The future after SOX

Topic: The panel indicated Sarbanes-Oxley rules would likely affect the future of boardroom conduct and the future of related investigations. The rules should also present some opportunities for lawyers to play a bigger executive role.

Litz: “Audit and comp committees [and their directors] now need the ability to hire their own counsel, and we see situations more and more where independent counsel wind up hiring their own attorneys because of divergent interests and conflicts. There are some tricky issues regarding attorney-client privilege, and directors need to know that some government agencies will even require waiver of privilege in their investigations, possibly pitting independent directors against the company. This will put more pressure on directors to discuss their differences and resolve them in the board room.”

London: “Companies are encouraged to have independent outside directors now, so the personal financial interests will not be as significant in boardroom wars. The fiduciary duty to all will be more of a factor. In fact, I predict that Sarbanes will reduce factionalism, in part, because fewer directors will be from ‘old-boy’ networks, such as the CEO’s college buddies or club friends.”

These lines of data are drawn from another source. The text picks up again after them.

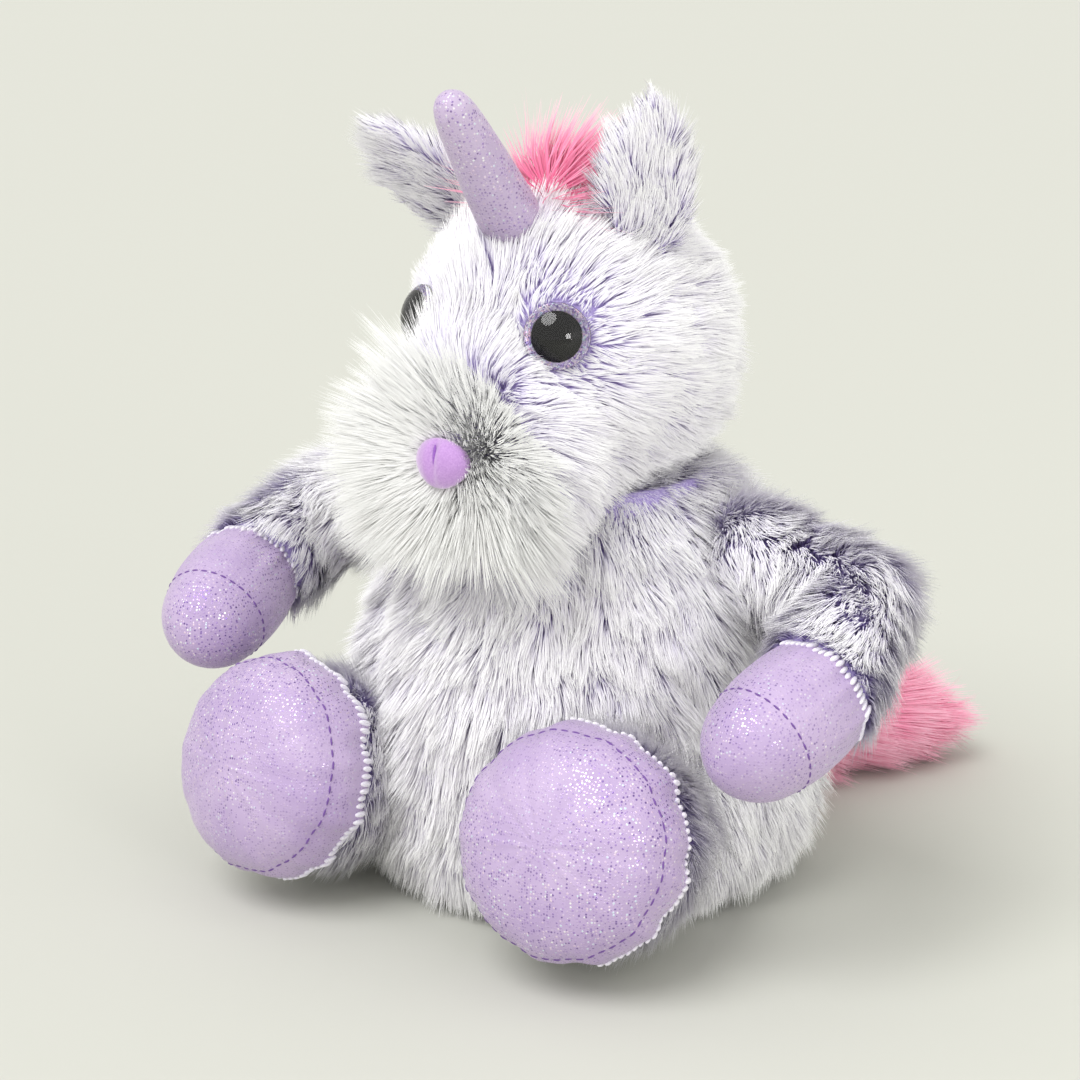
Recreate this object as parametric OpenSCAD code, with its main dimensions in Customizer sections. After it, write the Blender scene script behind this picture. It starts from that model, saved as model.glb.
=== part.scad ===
// Seated plush unicorn: plush panels over stuffing, dotted glitter hooves and
// horn, safety eyes, sewn seams that bend at neck, shoulders, hips, ears, tail.
// Millimetres. The origin is the centre of the seat, the toy faces -Y, Z is up.

/* [Body] */
// Largest radius of the egg-shaped body, over the pile
body_r = 94; // [90:1:98]
// Thickness of a plush panel, backing and standing pile together
pile = 12; // [9:1:14]
// Height of the neck's centre above the floor
neck_z = 140; // [138:1:142]
// Radius of the domed top of the body that the neck turns on
neck_r = 50; // [48:1:51]

/* [Head] */
// Radius of the head over the pile
head_r = 64; // [62:1:66]
// Height of the head's centre above the floor
head_z = 205; // [203:1:207]
// Radius of the rounded edge of the muzzle
muzzle_r = 30; // [28:1:32]
// Width of the strip that runs over the head between its sides
gusset_w = 40; // [34:2:46]
// Diameter of a safety eye
eye_d = 24; // [20:1:25]
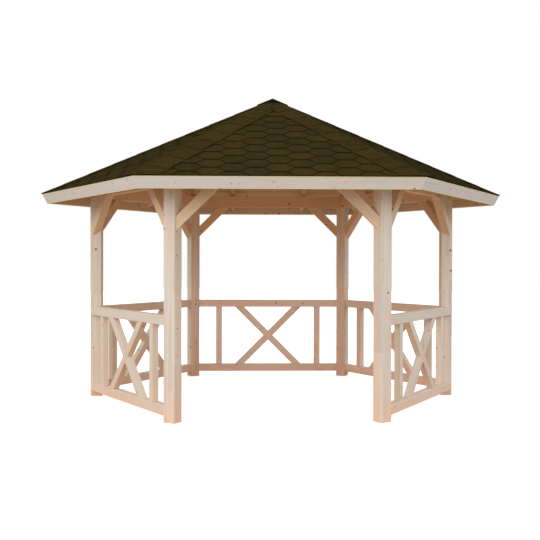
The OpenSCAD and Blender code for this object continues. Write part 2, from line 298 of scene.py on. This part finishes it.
def markGrain(piece, seed):
    chance = random.Random(seed)
    mesh = piece.data
    work = bmesh.new()
    work.from_mesh(mesh)
    bmesh.ops.remove_doubles(work, verts=work.verts, dist=samePoint)
    corners, found = KDTree(len(work.verts)), []
    for solid in looseSolids(work):
        middle = sum((vertex.co for vertex in solid), Vector()) / len(solid)
        realEdges = (link for vertex in solid for link in vertex.link_edges
                     if link.calc_face_angle(0) > grain["realEdge"])
        longest = max(realEdges, key=lambda link: link.calc_length())
        along = (longest.verts[1].co - longest.verts[0].co).normalized()
        if along.z < -grain["level"] or (abs(along.z) < grain["level"] and along.x < 0):
            along.negate()
        beside = (face for vertex in solid for face in vertex.link_faces
                  if abs(face.normal.dot(along)) < grain["square"])
        darkJointAndShadow = max(beside, key=lambda face: face.calc_area()).normal.copy()
        across = along.cross(darkJointAndShadow).normalized()
        shift = Vector([chance.uniform(*grain[name]) for name in ("shiftAcross", "shiftDeep", "shiftAlong")])
        tone = chance.random()
        halfWidth = max(across.dot(vertex.co - middle) for vertex in solid)
        for vertex in solid:
            offset = vertex.co - middle
            place = Vector((across.dot(offset), darkJointAndShadow.dot(offset), along.dot(offset)))
            corners.insert(vertex.co, len(found))
            found.append((place + shift, tone, place.x / halfWidth))
    corners.balance()
    work.free()
    marks = [found[corners.find(vertex.co)[1]] for vertex in mesh.vertices]
    places = mesh.attributes.new("grain", "FLOAT_VECTOR", "POINT")
    places.data.foreach_set("vector", [value for mark in marks for value in mark[0]])
    mesh.attributes.new("tone", "FLOAT", "POINT").data.foreach_set("value", [mark[1] for mark in marks])
    mesh.attributes.new("edge", "FLOAT", "POINT").data.foreach_set("value", [mark[2] for mark in marks])


# Sawn timbers keep their CAD shape: the corners are eased as a planer leaves them, in millimetres here
timberEdges = {"post_": (postSpruce, 2.0), "beam_": (frameSpruce, 2.5), "knee_braces_": (frameSpruce, 2.5),
               "balustrade_": (railSpruce, 3.0), "hip_rafters": (frameSpruce, 2.0),
               "jack_rafters": (frameSpruce, 2.0), "fascia_": (fasciaSpruce, 1.5)}
sharpEdge = math.radians(25)
firstSeed = 11
for number, (name, piece) in enumerate(sorted(nodes.items())):
    for start, (material, easing) in timberEdges.items():
        if name.startswith(start):
            markGrain(piece, number + firstSeed)
            piece.data.materials.clear()
            piece.data.materials.append(material)
            weld = piece.modifiers.new("weld", "WELD")
            weld.merge_threshold = samePoint
            bevel = piece.modifiers.new("easedEdges", "BEVEL")
            bevel.width = easing * millimetre
            bevel.segments = 2
            bevel.limit_method = "ANGLE"
            bevel.angle_limit = sharpEdge
print("timbers finished")


# A made piece: each of its corners carries a tone and a grain place
def newWork():
    work = bmesh.new()
    toneLayer = work.verts.layers.float.new("tone")
    grainLayer = work.verts.layers.float_vector.new("grain")
    return work, {"tone": toneLayer, "grain": grainLayer}


def newCorner(work, layers, place, tone, grainPlace=(0, 0, 0)):
    vertex = work.verts.new(place)
    vertex[layers["tone"]] = tone
    vertex[layers["grain"]] = grainPlace
    return vertex


def newPiece(name, work, materials, replaced):
    bmesh.ops.delete(work, geom=[vertex for vertex in work.verts if not vertex.link_faces], context="VERTS")
    mesh = bpy.data.meshes.new(name)
    bmesh.ops.recalc_face_normals(work, faces=work.faces)
    work.to_mesh(mesh)
    work.free()
    piece = bpy.data.objects.new(name, mesh)
    bpy.context.scene.collection.objects.link(piece)
    for material in materials:
        mesh.materials.append(material)
    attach(piece, "root")
    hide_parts(replaced)


# Cuts away all that lies beyond a plane and closes the cut
def trimBeyond(work, point, normal):
    geometry = work.verts[:] + work.edges[:] + work.faces[:]
    bmesh.ops.bisect_plane(work, geom=geometry, dist=onPlane, plane_co=point, plane_no=normal,
                           clear_outer=True)
    bmesh.ops.holes_fill(work, edges=[edge for edge in work.edges if edge.is_boundary], sides=0)


# A roof face ends at the upright planes through its two hips
def trimAtHips(work, azimuth):
    for turn in (-1, 1):
        trimBeyond(work, (0, 0, 0), alongSide(azimuth + turn * hipTurn) * turn)


# Half the width of a roof face, this far up the slope
def halfFace(up):
    return (slopeLength - up) / slopeLength * eaveX * math.tan(halfSide)


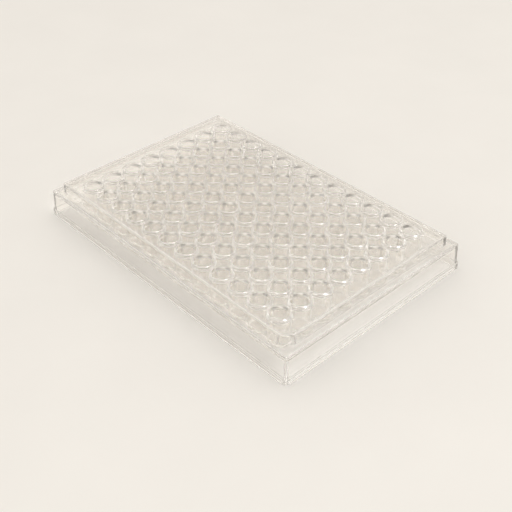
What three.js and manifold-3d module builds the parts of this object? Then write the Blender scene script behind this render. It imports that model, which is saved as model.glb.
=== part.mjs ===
// A 96-well plate: one clear moulding, open underneath, with 12 columns and 8 rows of flat-bottomed wells.
// Millimetres, +Z up. The origin is on the surface that the plate stands on, under its middle.
// X runs along the long side and Y along the short side. One corner of the deck is cut off, at +X and -Y.

import * as THREE from 'three';
import { mergeVertices } from 'three/addons/utils/BufferGeometryUtils.js';
import Module from 'manifold-3d';

const wasm = await Module();
wasm.setup();

// The size of the plate and the places of its wells follow the common microplate standard.
const LENGTH = 127.76;
const WIDTH = 85.48;
const HEIGHT = 14.35; // from the table to the rims of the wells
const COLUMNS = 12; // along X
const ROWS = 8; // along Y
const PITCH = 9; // between the axes of neighbouring wells

// The outside, from the foot up: a low flange, a tall skirt, a ledge for a lid, and a narrower deck.
const FLANGE_HEIGHT = 2.41;
const FLANGE_CORNER = 2;
const SKIRT_INSET = 0.6; // from the flange to the skirt where they meet
const SKIRT_DRAFT = 0.35; // how far each skirt wall leans in by the time it reaches the ledge
const SKIRT_CORNER = 1.5;
const LEDGE_HEIGHT = 10.05;
const DECK_HEIGHT = 13.55;
const DECK_INSET = 4; // from the flange to the foot of the deck's side wall
const DECK_DRAFT = 0.2;
const DECK_CORNER = 1;
const CUT_CORNER = 4; // how far the cut corner reaches along each side of the deck

// Wall thicknesses.
const SKIRT_WALL = 1.3;
const DECK_WALL = 1.2;
const WELL_FLOOR = 1.27;

// A well is a tapered cup with a raised rim, in a round tube that hangs from the deck.
const WELL_DEPTH = 10.67;
const WELL_TOP_RADIUS = 3.43;
const WELL_BOTTOM_RADIUS = 3.18;
const RIM_RADIUS = 4.1;
const TUBE_TOP_RADIUS = 4.15;
const TUBE_BOTTOM_RADIUS = 3.9;

const ROUND_SIDES = 8; // of every well, rim and tube
const CORNER_STEPS = 3;
const OVERLAP = 0.2; // pieces that are joined run this far into each other

// Turns a three.js geometry into a solid that can be joined and cut.
function solid(geometry) {
  const bare = geometry.clone();
  bare.deleteAttribute('normal');
  bare.deleteAttribute('uv');
  const merged = mergeVertices(bare, 1e-5);
  return new wasm.Manifold(new wasm.Mesh({
    numProp: 3,
    vertProperties: new Float32Array(merged.attributes.position.array),
    triVerts: new Uint32Array(merged.index.array),
  }));
}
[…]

Lynch: “Today, post-Sarbanes directors are more at ease with a lawyer at the boardroom table. They want confidence that things are being done correctly. They want to know if management is doing it right, and they like the comfort of having a lawyer walk them through the procedural steps [sometimes prescribed by Sarbanes-Oxley]. This is a good time for lawyers to play a bigger role in keeping their clients on the right track.”